Все кажется здесь естественно сложившимся: замшелый пень, на нем зеленоватая амфора, она вмята и проломлена веками, но не мертва; из пролома тянется к солнцу цветок. Тихо журчит вода; солнце, тень, отягощенные плодами ветви; и снова маленькие поэмы из цветов, растений, речных раковин, невысоких плетней — бесконечно разные, непохожие, короче — удивительные.
Так — среди всех этих чудес — мы приблизились к остекленной теплице. Там сидел грузный седоусый старик в линялой кепке и синей куртке-спецовке, расстегнутой на груди. Нагнувшись и посапывая, он копался в грядке. Нас познакомили. Поглядев на меня, он молча сорвал пахучий фарфорово-белый цветок из вьющихся по стене теплицы..
— Китайский жасмин, — сказал он. — Для знакомства.
Старик поднялся. Мне хотелось хоть чем-нибудь ответить ему. Я сказал, что это, наверное, единственное в своем роде место на всей земле. Он помолчал.
— Понимаю, — проговорил он. — Вам хочется сказать мне приятное. Но ведь это плохо. Очень плохо, если единственное. Надо, чтобы везде…
Он чисто говорил по-русски и твердо ходил для своих девяноста лет. Мы пошли за ним к дому.

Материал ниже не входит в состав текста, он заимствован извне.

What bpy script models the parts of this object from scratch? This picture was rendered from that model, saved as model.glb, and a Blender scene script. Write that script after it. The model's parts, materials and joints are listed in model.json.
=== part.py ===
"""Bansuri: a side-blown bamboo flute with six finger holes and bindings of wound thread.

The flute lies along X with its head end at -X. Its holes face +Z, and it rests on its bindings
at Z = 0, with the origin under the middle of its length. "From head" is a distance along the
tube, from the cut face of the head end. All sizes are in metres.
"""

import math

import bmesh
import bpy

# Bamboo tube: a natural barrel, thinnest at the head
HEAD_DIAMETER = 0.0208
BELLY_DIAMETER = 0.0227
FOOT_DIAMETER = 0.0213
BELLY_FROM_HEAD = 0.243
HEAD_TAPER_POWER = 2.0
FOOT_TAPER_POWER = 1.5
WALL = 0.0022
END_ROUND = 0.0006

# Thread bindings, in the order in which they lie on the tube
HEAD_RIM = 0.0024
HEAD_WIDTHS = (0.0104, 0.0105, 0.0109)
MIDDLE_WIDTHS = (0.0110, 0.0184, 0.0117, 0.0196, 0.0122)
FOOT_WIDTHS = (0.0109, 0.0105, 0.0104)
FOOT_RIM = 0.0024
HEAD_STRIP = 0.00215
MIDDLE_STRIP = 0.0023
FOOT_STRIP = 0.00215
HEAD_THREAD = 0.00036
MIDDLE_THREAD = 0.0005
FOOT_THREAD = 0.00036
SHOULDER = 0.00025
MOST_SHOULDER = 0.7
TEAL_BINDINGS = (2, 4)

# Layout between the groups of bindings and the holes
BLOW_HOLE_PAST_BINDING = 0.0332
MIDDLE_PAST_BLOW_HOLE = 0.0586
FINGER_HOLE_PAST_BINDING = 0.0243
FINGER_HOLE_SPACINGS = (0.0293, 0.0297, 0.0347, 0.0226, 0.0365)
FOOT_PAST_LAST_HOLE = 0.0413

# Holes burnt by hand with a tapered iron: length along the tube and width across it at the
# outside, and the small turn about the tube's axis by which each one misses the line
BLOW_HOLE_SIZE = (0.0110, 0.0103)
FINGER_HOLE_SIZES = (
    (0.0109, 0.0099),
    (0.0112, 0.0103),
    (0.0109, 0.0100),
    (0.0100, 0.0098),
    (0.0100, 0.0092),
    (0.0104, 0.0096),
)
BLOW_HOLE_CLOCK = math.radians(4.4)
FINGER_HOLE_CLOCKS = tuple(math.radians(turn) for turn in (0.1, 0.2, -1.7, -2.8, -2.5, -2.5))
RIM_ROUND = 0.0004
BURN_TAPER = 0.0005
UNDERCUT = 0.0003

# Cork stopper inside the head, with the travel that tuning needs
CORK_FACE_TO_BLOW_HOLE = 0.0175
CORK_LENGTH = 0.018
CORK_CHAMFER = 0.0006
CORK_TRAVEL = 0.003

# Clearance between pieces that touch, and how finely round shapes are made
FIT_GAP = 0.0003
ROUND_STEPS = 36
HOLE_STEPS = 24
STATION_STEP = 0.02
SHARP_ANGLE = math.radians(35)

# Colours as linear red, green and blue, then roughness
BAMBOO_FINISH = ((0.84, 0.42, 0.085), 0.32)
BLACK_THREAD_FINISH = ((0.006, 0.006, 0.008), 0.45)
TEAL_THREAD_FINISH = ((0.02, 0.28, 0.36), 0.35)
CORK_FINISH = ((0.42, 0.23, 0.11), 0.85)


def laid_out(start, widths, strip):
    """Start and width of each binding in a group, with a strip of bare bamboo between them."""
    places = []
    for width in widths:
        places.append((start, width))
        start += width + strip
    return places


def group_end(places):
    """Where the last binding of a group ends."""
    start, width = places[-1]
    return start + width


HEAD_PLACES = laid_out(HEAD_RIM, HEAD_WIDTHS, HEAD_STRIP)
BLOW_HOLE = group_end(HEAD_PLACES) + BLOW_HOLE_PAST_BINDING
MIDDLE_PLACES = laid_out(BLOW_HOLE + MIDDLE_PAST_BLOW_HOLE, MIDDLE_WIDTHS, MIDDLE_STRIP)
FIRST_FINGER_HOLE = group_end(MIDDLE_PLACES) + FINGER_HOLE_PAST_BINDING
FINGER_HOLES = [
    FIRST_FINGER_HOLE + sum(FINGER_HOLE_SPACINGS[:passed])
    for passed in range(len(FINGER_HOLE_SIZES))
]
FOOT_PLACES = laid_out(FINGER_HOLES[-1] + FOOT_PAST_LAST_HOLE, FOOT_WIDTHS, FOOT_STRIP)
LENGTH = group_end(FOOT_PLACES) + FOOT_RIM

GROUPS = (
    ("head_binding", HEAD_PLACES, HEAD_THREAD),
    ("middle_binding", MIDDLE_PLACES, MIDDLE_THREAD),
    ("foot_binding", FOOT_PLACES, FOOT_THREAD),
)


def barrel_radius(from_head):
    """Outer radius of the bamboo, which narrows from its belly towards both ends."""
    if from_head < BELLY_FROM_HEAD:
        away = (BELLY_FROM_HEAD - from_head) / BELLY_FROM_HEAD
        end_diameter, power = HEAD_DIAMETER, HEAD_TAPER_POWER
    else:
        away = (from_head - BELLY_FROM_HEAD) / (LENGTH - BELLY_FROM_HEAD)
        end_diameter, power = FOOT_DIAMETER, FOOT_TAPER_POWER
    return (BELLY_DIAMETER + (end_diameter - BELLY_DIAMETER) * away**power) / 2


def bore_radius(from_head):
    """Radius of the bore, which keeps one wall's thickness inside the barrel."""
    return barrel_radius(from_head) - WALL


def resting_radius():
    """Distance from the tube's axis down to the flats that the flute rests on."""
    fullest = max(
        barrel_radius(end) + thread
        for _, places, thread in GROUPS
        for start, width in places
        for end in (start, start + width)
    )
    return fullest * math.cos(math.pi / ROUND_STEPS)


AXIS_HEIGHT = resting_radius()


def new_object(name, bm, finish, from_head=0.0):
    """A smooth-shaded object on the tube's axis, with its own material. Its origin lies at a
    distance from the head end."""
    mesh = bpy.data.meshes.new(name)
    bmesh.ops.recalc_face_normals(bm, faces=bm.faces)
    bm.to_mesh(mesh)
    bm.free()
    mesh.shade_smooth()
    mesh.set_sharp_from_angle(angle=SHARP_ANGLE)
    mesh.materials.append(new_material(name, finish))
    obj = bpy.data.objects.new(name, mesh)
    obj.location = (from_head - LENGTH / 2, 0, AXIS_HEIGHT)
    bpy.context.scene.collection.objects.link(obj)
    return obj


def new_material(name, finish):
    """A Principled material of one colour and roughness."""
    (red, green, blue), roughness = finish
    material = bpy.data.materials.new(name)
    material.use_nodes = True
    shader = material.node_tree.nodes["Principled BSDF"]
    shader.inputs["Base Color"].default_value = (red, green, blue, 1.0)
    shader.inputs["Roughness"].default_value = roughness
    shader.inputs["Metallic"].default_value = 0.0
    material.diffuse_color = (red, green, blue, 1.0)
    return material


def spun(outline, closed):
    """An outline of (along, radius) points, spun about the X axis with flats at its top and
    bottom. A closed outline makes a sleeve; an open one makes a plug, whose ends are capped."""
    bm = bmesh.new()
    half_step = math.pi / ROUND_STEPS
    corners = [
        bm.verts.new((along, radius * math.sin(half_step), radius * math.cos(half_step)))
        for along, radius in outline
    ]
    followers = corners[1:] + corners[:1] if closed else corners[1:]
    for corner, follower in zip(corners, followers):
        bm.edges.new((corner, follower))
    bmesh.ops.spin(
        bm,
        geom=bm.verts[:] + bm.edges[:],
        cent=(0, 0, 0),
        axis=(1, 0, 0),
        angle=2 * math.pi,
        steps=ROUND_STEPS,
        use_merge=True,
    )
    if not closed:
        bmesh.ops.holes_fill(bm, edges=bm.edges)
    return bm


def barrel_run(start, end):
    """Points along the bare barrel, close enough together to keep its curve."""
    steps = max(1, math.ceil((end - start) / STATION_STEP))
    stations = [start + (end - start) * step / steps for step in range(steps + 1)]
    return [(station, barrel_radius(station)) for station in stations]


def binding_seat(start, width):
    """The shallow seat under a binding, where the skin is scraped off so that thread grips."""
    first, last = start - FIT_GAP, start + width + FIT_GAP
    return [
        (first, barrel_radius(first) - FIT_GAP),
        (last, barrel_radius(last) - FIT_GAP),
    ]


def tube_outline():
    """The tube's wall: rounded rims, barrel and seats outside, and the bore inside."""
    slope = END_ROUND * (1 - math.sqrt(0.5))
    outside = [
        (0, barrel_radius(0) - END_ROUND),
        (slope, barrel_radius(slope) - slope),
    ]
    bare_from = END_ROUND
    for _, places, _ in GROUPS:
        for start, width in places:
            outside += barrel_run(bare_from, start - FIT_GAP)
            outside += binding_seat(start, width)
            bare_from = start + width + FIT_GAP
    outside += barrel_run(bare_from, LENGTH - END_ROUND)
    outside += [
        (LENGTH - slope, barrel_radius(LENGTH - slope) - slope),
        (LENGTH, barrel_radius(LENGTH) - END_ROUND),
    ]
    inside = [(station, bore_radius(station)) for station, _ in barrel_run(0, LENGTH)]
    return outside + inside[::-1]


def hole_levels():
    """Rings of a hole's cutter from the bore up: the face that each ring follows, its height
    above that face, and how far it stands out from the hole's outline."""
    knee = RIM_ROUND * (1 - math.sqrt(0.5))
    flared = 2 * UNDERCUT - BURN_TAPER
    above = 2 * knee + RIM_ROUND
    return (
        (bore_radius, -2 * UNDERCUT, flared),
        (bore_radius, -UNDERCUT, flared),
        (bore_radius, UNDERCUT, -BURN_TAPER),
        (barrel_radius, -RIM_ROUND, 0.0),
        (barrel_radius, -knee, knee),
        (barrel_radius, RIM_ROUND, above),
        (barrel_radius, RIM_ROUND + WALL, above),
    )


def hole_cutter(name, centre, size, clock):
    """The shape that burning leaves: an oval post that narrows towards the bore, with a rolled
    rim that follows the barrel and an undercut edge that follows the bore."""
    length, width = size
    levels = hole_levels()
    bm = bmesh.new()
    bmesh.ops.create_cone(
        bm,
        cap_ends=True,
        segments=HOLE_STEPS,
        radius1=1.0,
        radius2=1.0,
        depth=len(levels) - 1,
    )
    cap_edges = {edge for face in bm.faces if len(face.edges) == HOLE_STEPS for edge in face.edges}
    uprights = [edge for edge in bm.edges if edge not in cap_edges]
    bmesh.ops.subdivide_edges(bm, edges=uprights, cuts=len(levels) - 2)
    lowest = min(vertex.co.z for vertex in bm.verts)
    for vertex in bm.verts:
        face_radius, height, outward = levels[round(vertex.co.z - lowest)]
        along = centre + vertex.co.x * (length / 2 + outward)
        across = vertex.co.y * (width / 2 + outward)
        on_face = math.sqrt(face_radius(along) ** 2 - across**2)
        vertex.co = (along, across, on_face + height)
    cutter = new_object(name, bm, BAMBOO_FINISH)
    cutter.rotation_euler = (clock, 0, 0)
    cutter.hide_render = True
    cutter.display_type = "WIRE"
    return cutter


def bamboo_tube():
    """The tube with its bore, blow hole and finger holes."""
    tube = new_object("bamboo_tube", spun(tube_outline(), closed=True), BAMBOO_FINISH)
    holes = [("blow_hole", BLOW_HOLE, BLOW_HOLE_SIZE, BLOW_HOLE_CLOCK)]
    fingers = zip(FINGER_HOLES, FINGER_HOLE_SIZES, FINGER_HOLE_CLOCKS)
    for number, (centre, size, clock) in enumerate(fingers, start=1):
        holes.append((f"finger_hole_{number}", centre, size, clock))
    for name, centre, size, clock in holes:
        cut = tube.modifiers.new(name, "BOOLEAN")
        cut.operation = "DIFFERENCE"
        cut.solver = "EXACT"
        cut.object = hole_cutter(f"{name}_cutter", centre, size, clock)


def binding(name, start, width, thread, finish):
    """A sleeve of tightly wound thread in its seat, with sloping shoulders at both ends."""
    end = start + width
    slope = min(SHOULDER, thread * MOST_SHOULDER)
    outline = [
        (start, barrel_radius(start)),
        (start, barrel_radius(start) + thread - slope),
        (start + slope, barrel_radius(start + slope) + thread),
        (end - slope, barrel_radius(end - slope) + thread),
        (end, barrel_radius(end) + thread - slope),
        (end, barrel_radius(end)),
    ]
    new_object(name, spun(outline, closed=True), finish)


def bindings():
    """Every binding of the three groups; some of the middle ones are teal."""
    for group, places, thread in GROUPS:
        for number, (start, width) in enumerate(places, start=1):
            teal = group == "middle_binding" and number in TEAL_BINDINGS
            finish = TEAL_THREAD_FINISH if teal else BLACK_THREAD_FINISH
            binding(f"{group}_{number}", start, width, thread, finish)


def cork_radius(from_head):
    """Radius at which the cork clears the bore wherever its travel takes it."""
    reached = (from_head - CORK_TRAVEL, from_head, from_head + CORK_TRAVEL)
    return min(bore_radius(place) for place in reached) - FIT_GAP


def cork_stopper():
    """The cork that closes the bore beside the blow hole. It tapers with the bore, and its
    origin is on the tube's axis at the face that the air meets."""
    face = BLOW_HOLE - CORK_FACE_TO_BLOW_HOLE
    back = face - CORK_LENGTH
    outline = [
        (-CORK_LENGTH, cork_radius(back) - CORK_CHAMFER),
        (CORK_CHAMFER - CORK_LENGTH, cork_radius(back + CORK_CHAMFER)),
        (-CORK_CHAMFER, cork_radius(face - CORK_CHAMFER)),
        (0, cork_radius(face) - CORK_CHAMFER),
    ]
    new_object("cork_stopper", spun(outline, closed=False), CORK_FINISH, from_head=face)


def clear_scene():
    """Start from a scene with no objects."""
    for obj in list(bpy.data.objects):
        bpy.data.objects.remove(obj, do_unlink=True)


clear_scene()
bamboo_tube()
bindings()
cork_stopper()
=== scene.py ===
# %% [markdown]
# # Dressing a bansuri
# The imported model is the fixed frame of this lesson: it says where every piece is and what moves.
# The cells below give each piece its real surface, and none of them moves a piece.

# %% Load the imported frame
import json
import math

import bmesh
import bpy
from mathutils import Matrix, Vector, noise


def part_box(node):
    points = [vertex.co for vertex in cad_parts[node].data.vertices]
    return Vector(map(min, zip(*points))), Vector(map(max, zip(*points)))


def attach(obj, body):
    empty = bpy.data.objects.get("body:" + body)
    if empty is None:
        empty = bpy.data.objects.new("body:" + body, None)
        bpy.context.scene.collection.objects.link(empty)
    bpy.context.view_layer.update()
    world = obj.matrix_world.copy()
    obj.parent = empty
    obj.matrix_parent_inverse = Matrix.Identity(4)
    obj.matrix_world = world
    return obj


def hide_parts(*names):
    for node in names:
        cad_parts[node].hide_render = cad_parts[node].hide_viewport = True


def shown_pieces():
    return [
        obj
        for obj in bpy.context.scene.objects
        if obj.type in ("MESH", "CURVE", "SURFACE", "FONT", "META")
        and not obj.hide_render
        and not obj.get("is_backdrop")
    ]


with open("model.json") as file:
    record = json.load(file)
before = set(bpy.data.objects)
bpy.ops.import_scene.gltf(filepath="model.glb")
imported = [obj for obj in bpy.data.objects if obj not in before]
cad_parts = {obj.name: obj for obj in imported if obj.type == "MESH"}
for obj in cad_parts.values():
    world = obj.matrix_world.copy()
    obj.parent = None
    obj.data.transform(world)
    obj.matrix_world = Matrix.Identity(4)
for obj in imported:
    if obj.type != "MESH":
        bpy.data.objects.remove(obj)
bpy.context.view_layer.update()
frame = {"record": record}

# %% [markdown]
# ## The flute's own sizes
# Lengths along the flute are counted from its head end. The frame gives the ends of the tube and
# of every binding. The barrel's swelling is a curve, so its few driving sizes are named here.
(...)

Вот в таком доме, в такой комнате я и хотел бы жить. Дом, как принято в Грузии, стоит на высоком фундаменте, с юга и запада обнесен открытой галереей. Большая комната побелена, пол выскоблен, стены густо увешаны старыми фотографиями, среди них много выцветших дагерротипов. Закопченный камин. Книги на деревянных некрашеных полках. Своими руками сбитый письменный стол с плетенными из прутьев ивы боками, на нем — груда писем, ножницы, клей, сухие стебли растений, чернильница с медной крышкой.